Documentation is not optional.
Clarify:
Number of on-site days included
Travel costs
Per diem structure
Overtime rates
Remote support terms
Installation scope gaps create unexpected cost increases.
Some buyers negotiate:
5–10% retention
Released after successful commissioning
Or after defined production period
Retention incentivizes final system tuning and documentation completion.
Not all OEMs accept retention — negotiation required.
Contracts should define:
Buyer cancellation terms
Seller delay penalties
Force majeure clauses
Late payment penalties
Storage fees if shipment delayed
Clear language protects both parties.
Contracts typically limit OEM liability to:
Replacement cost of equipment
Not consequential damages
Not lost production revenue
Buyers should understand liability caps before signing.

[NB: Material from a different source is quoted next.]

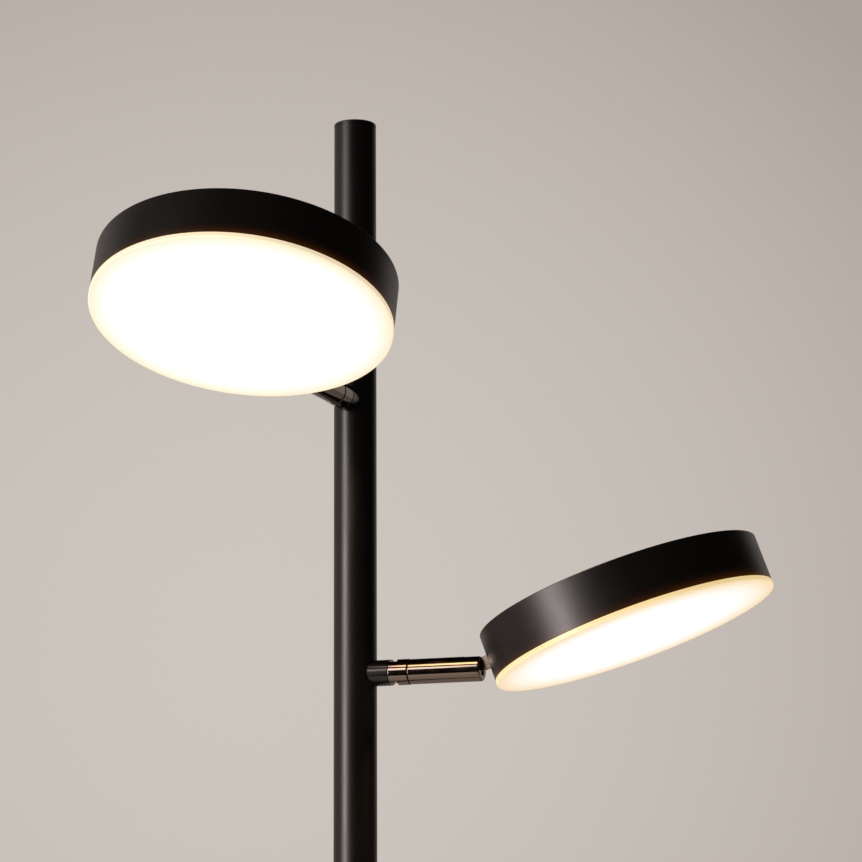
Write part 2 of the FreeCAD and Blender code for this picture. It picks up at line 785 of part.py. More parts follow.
def make_pivot_screw(arm):
    seat = pivot_head_seat()
    tip = pivot_thread_wall + pivot_thread_spare - sleeve_diameter / 2
    face = seat + pivot_head_height
    head = turned([(0, seat), (pivot_head_diameter / 2, seat),
                   (pivot_head_diameter / 2, face, pivot_head_edge), (0, face)])
    screw = head.fuse(rod_z(pivot_screw_diameter / 2, tip, seat))
    socket = hexagon(pivot_socket, face - pivot_socket_depth, sleeve_diameter)
    return on_sleeve(moved(laid_along_y(screw.cut(socket).removeSplitter()), x=pivot_reach), arm)


def make_tilt_washers(arm):
    inner = pivot_screw_diameter / 2 + running_clearance
    outer = tilt_washer_diameter / 2
    low = neck_thickness / 2 + face_clearance / 2
    high = low + tilt_washer_thickness
    washer = laid_along_y(turned([(inner, low), (outer, low), (outer, high), (inner, high)]))
    other = washer.mirror(origin, y_axis)
    return on_sleeve(moved(Part.makeCompound([washer, other]), x=pivot_reach), arm)


def make_sleeve_lead(arm):
    start = swivel_stud_end + lead_gap
    end = pivot_reach - neck_height / 2 - lead_gap
    rise_start = start + (end - start) * sleeve_lead_rise_start
    rise_end = start + (end - start) * sleeve_lead_rise_end
    points = [Vector(start, 0, 0), Vector(rise_start, 0, 0), Vector(rise_end, 0, sleeve_lead_rise),
              Vector(end, 0, sleeve_lead_rise)]
    return on_sleeve(tube_along(points, lead_radius, pole_lead_bend), arm)


# Head

def head_lead_points():
    """The lead through the neck to the board, from the pivot."""
    landing = board_front - head_drop - lead_radius
    return [Vector(-head_lead_back, 0, neck_groove_height), Vector(neck_groove_end, 0, neck_groove_height),
            Vector(neck_groove_drop_end, 0, 0), Vector(head_gap + head_lead_straight, 0, 0),
            Vector(head_gap + head_lead_landing, 0, landing), Vector(head_gap + head_lead_end, 0, landing)]


def make_neck(arm):
    half = neck_thickness / 2
    eye = rod_y(neck_height / 2, -half, half)
    tab = block((0, head_gap + half), (-half, half), (-neck_height / 2, neck_height / 2))
    rim = rod_z(head_radius, -head_thickness, head_thickness, x=head_centre)
    stub = rod_x(neck_stub_diameter / 2, head_gap - neck_root, head_gap + neck_stub_length)
    pivot_hole = rod_y(pivot_screw_diameter / 2 + running_clearance, -slot_width, slot_width)
    route = head_lead_points()[:4]
    route[0] = Vector(-neck_height, 0, neck_groove_height)
    passage = tube_along(route, lead_radius + lead_clearance / 2, pole_lead_bend)
    groove_half = lead_radius + lead_clearance / 2
    groove = block((-neck_height, neck_groove_end), (-groove_half, groove_half),
                   (neck_groove_height, neck_height))
    solid = eye.fuse(tab).cut(rim).fuse(stub.common(rim)).cut([pivot_hole, passage, groove])
    return on_head(solid.removeSplitter(), arm)


def make_neck_nut(arm):
    corner = neck_nut_flats / math.sqrt(3)
    seat = math.sqrt(shell_bore ** 2 - corner ** 2)
    start = head_centre - seat
    nut = laid_along_x(hexagon(neck_nut_flats, start, start + neck_nut_height))
    return on_head(nut.cut(rod_x(neck_stub_diameter / 2 + running_clearance, 0, head_centre)), arm)


def board_screw_places(shape):
    """Copies of a shape at the board's screws."""
    screws_at = moved(shape, x=board_radius - board_screw_inset)
    return around(screws_at, board_screw_count, 180.0 / board_screw_count)


def make_head_shell(arm):
    shell = turned([(0, head_half), (head_radius, head_half, shell_edge_radius),
                    (head_radius, -head_half, shell_lip_radius), (shell_bore, -head_half),
                    (shell_bore, head_half - shell_back, shell_edge_radius), (0, head_half - shell_back)])
    boss = rod_z(boss_diameter / 2, board_back, head_half - shell_back / 2)
    thread = rod_z(board_screw_diameter / 2 + running_clearance, 0,
                   board_back + board_screw_in_boss + board_screw_spare)
    stub_hole = rod_x(neck_stub_diameter / 2 + fixed_clearance, -head_diameter, -head_radius / 2, z=head_drop)
    solid = shell.fuse(board_screw_places(boss)).cut(board_screw_places(thread) + [stub_hole])
    return on_head(in_head(solid.removeSplitter()), arm)


def make_led_board(arm):
    board = rod_z(board_radius, board_front, board_back)
    hole = rod_z(board_screw_diameter / 2 + fixed_clearance, 0, head_half)
    return on_head(in_head(board.cut(board_screw_places(hole))), arm)


def make_led_chips(arm):
    chip = block((-chip_length / 2, chip_length / 2), (-chip_width / 2, chip_width / 2),
                 (board_front - chip_height, board_front))
    chips = []
    for ring in range(1, chip_ring_count + 1):
        chips += around(moved(chip, x=ring * chip_ring_step), ring * chips_per_ring_step, 180.0)
    return on_head(in_head(Part.makeCompound(chips)), arm)


def make_board_screws(arm):
    head_low = board_front - board_screw_head_height
    head = turned([(0, head_low), (board_screw_head_diameter / 2, head_low, board_screw_head_edge),
                   (board_screw_head_diameter / 2, board_front), (0, board_front)])
    screw = head.fuse(rod_z(board_screw_diameter / 2, board_front, board_back + board_screw_in_boss))
    return on_head(in_head(Part.makeCompound(board_screw_places(screw.removeSplitter()))), arm)


def make_reflector(arm):
    """A white dish between the board's edge and the diffuser's spigot, notched for the lead."""
    wall = reflector_wall
    collar = board_radius + reflector_collar_gap
    spigot_top = diffuser_spigot_height - head_half
    outer = shell_bore - diffuser_clearance
    slope_end = outer - diffuser_spigot_wall
    shoulder = -reflector_shoulder
    dish = turned([(collar, board_back), (collar + wall, board_back), (collar + wall, shoulder),
                   (slope_end, spigot_top + wall), (outer, spigot_top + wall), (outer, spigot_top),
                   (slope_end, spigot_top), (collar, shoulder - wall)])
    notch = tube_along(head_lead_points()[2:], lead_radius + lead_clearance, pole_lead_bend)
    return on_head(in_head(dish).cut(notch), arm)


def make_diffuser(arm):
    face = -head_half - diffuser_proud
    spigot = shell_bore - diffuser_clearance
    inner = spigot - diffuser_spigot_wall
    spigot_top = diffuser_spigot_height - head_half
    back = face + diffuser_plate
    opal = turned([(0, face), (head_radius, face, diffuser_edge_radius), (head_radius, -head_half),
                   (spigot, -head_half), (spigot, spigot_top), (inner, spigot_top), (inner, back),
                   (0, back)])
    return on_head(in_head(opal), arm)


def make_head_lead(arm):
    return on_head(tube_along(head_lead_points(), lead_radius, pole_lead_bend), arm)


pieces = {
    "floor_pad": make_floor_pad(),
    "bottom_plate": make_bottom_plate(),
    "bottom_plate_screws": make_bottom_plate_screws(),
    "base_weight": make_base_weight(),
    "base_cover": make_base_cover(),
    "cable_gland": make_cable_gland(),
    "led_driver": make_led_driver(),
    "terminal_block": make_terminal_block(),
    "foot_switch_body": make_foot_switch_body(),
    "foot_switch_bezel": make_foot_switch_bezel(),
    "foot_switch_button": make_foot_switch_button(),
    "foot_switch_spring": make_foot_switch_spring(),
    "foot_switch_lead": make_foot_switch_lead(),
    "pole_stud": make_pole_stud(),
    "stud_nut": make_stud_nut(),
    "pole_foot_insert": make_pole_foot_insert(),
    "pole_foot_ring": make_pole_foot_ring(),
    "pole_lower": pole_tube(base_height, first_joint),
    "pole_middle": pole_tube(first_joint, second_joint),
    "pole_upper": make_pole_upper(),
    "pole_couplers": make_pole_couplers(),
    "pole_end_cap": make_pole_end_cap(),
    "arm_anchors": Part.makeCompound([make_arm_anchor(arm) for arm in arms]),
    "swivel_studs": Part.makeCompound([make_swivel_stud(arm) for arm in arms]),
    "swivel_washers": Part.makeCompound([make_swivel_washer(arm) for arm in arms]),
    "stop_pins": Part.makeCompound([make_stop_pin(arm) for arm in arms]),
}

arm_makers = {
    "pole_lead": make_pole_lead,
    "arm_collar": make_arm_collar,
    "swivel_ring": make_swivel_ring,
    "arm_sleeve": make_arm_sleeve,
    "retaining_screw": make_retaining_screw,
    "pivot_screw": make_pivot_screw,
    "tilt_washers": make_tilt_washers,
    "sleeve_lead": make_sleeve_lead,
    "neck": make_neck,
    "neck_nut": make_neck_nut,
    "head_shell": make_head_shell,
    "led_board": make_led_board,
    "led_chips": make_led_chips,
    "board_screws": make_board_screws,
    "reflector": make_reflector,
    "diffuser": make_diffuser,
    "head_lead": make_head_lead,
}
for arm in arms:
    for name, maker in arm_makers.items():
        pieces[arm["name"] + "_" + name] = maker(arm)

os.makedirs("parts", exist_ok=True)
for name, shape in pieces.items():
    shape.exportStep("parts/" + name + ".step")
    print(name, "solids", len(shape.Solids), "valid", shape.isValid(), "cm3", round(shape.Volume / 1000, 3))
print(len(pieces), "nodes")
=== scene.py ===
import json
import math

import bpy
from bpy.props import (FloatProperty, FloatVectorProperty, IntProperty, PointerProperty,
                       StringProperty)
from mathutils import Matrix, Vector


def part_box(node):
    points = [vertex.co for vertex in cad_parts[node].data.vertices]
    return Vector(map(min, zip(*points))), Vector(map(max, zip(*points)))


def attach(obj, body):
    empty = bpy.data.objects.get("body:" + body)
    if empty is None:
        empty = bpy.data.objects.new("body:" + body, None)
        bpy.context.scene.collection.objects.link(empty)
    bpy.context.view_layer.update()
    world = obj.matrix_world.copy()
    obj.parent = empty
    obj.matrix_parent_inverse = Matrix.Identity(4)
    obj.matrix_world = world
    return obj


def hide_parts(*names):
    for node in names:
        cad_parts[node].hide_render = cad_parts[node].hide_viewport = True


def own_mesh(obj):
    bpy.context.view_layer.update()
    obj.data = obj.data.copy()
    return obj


bl_info = {
    "name": "Twin-head floor lamp",
    "version": (1, 0, 0),
    "blender": (4, 5, 0),
    "location": "3D View > Sidebar > Lamp",
    "description": "Finishes, small pieces, stage and camera for a floor lamp with two disc heads",
    "category": "Object",
}

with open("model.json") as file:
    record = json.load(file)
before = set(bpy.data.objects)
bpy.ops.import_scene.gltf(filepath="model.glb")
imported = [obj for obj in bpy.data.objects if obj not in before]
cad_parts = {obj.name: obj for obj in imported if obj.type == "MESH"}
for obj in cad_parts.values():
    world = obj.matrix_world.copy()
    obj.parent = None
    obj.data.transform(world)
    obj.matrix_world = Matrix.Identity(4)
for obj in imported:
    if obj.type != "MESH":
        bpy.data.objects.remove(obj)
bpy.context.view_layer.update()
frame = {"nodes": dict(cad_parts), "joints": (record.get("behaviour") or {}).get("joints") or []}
nodes = frame["nodes"]
joints = {joint["name"]: joint for joint in frame["joints"]}

MM = 0.001
SIDES = ("lower", "upper")

# The Principled shader's sockets that have a shorter name here.
SOCKET_NAMES = {"base": "Base Color", "specular": "Specular IOR Level", "glow": "Emission Strength"}

# The Mix node's colour sockets, which share their names with its other sockets.
MIX_FIRST, MIX_SECOND, MIX_RESULT = 6, 7, 2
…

Insurance planning may be necessary for larger projects.
Before signing contract, confirm:
☑ Deposit percentage
☑ Milestone definitions
☑ FAT criteria & sign-off process
☑ Shipping terms (Incoterm)
☑ Currency terms
☑ Change order procedure
☑ Warranty start date
☑ Installation scope clarity
☑ Documentation deliverables
☑ Legal jurisdiction
☑ Liability limits
☑ Retention options
This checklist reduces financial and operational risk.
Payment structure should reflect:
Engineering complexity
Delivery timeline
Project risk
Buyer cash flow planning
Production launch schedule
The goal is alignment — not aggressive negotiation that destabilizes project trust.
Well-structured contracts protect both buyer and OEM.
Payment structures and contract expectations in Samco roll forming system projects define financial exposure, operational clarity, and risk allocation.
Buyers who:
Tie payments to measurable milestones
Define acceptance clearly
Clarify shipping and jurisdiction
Manage change orders formally
Align warranty and commissioning terms
Plan currency exposure
…reduce risk, prevent disputes, and create smoother project execution.
Strong contract structure is not administrative detail — it is a core part of capital equipment strategy.